Pritchett copied his letter to Gov. Nathan Deal, State Representative Jonathan Wallace, State Senator Bill Cowsert, Greg McGarity, University of Georgia athletic director, and a number of people at GDOT.
The letter is dated June 12.
Pritchett told me in an email message on July 29 that Boswell called him and told him he had forwarded the letter to Shelby.
“I don't know how the letter got out it wasn't supposed to,” Pritchett wrote.
I told Pritchett that I didn’t know how the person who gave it to me had received it.

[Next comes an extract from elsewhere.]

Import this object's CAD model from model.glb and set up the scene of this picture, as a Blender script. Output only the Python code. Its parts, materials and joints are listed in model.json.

I did not tell him who provided it to me.
GDOT Project Manager Anderson sent out the June 2018 Project Newsletter on June 4, providing an update on U.S. 441 widening.

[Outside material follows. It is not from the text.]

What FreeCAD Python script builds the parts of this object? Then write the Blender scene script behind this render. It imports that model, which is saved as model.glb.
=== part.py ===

|Example #2 From June 2018 GDOT Newletter|
“The project team has completed environmental field studies for ecological and historical resources,” the Newsletter states. “Archaeology field surveys continue to advance in the project area.”
“The timing and location of these surveys do not indicate any final decision about project alignments or preclude changes to the current concept,” the Newsletter says. “Rather, the gathered data is utilized to make engineering decisions and keeps the project moving forward.”

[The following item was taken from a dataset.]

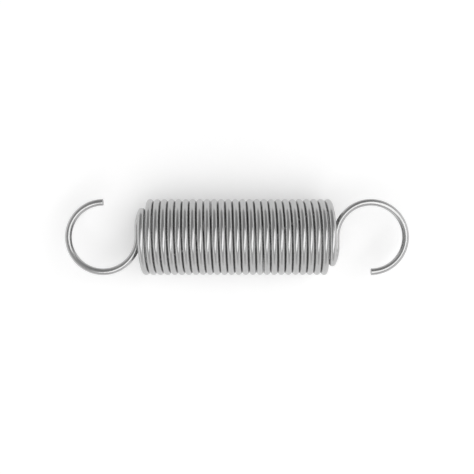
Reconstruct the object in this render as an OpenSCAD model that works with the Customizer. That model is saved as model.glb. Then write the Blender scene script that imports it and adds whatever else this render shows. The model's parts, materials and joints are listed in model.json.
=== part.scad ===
// Extension spring: one round wire, coiled right-handed, with a full open hook at each end.
// The coil's axis is X, and the hooks lie flat in the XY plane, at the height of the axis.
// The part looks the same after half a turn about Z, so the right end is the left end turned round.
// The wire is cut into sections, so that the turns can slide apart when the spring is stretched.

/* [Wire] */
// Diameter of the wire
wire_d = 2.03; // [1.5:0.01:2.05]

/* [Coil] */
// Mean diameter of the coil, from wire centre to wire centre
coil_mean_d = 20.5; // [18:0.5:26]
// Distance from one turn to the next
pitch = 2.09; // [2.07:0.01:2.6]

/* [Hooks] */
// Mean diameter of each hook
hook_mean_d = 20.5; // [18:0.5:26]
// How far round its circle a hook goes, in degrees
hook_arc = 270; // [200:5:300]
// Angle above the horizontal at which the neck leaves the coil's circle, in degrees
neck_leave_angle = 60; // [45:1:75]

/* [Hidden] */
turns = 26;
COILS = [for (i = [1 : turns]) str("coil_", i < 10 ? "0" : "", i)];

wire_r = wire_d / 2;
coil_r = coil_mean_d / 2;
hook_r = hook_mean_d / 2;
coil_length = turns * pitch;

// The last crest of the coil, and the hook's base one pitch beyond it, both at Y = 0
end_crest_x = -coil_length / 2;
hook_base_x = end_crest_x - pitch;

// The neck folds down from the coil's circle in one tighter arc, which ends level with the axis
fold_r = coil_r * sin(neck_leave_angle) / (1 + sin(neck_leave_angle));
fold_y = (coil_r - fold_r) * cos(neck_leave_angle);
fold_angle = 90 + neck_leave_angle;

// By this angle, counted up from the start of the fold, the neck has come over into the plane of
// the coil's next half turn
shift_end = 100;

neck_steps = 36;
wire_sides = 20;
round_fn = 48;

wire_colour = [0.72, 0.72, 0.73];
hook_colour = [0.66, 0.67, 0.69];

// Rises smoothly from 0 to 1 as t goes from 0 to 1
function ease(t) = let (u = min(max(t, 0), 1)) u * u * (3 - 2 * u);

// Centre of the wire along the neck, for a = 0 to fold_angle round the fold, and from there
// to 180 round the coil's circle, up to its last crest
function fold_yz(a) = [fold_y + fold_r * sin(a), fold_r - fold_r * cos(a)];
function coil_yz(a) = [coil_r * cos(a - 90), coil_r * sin(a - 90)];
function neck_yz(a) = a < fold_angle ? fold_yz(a) : coil_yz(a);

// That plane leans, so it lies 3/4 of a pitch from the hook's base at Z = 0 and a pitch at the crest
function neck_x(a, z) = hook_base_x + pitch * ease(a / shift_end) * (3 + z / coil_r) / 4;
function neck_point(a) = let (yz = neck_yz(a)) [neck_x(a, yz[1]), yz[0], yz[1]];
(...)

Once the design teams have completed the preliminary design layouts, GDOT will hold two Public Information Open Houses, one in Morgan County and one in Oconee County, the Newsletter states.
“At the meetings, the public will have the opportunity to review and comment on the roadway plans before any decisions are finalized,” according to the Newsletter.
The Newsletter also states that the use of roundabouts for intersection control is becoming increasingly popular in Georgia and across the United States.
Roundabouts reduce the number of and severity of crashes, the Newsletter states.
They also can reduce fuel consumption and air pollution due to the continuous flow of traffic.
Roundabouts also provide an “Opportunity for beautification such as landscaping and signage, creating a ‘gateway’ and placemaking.”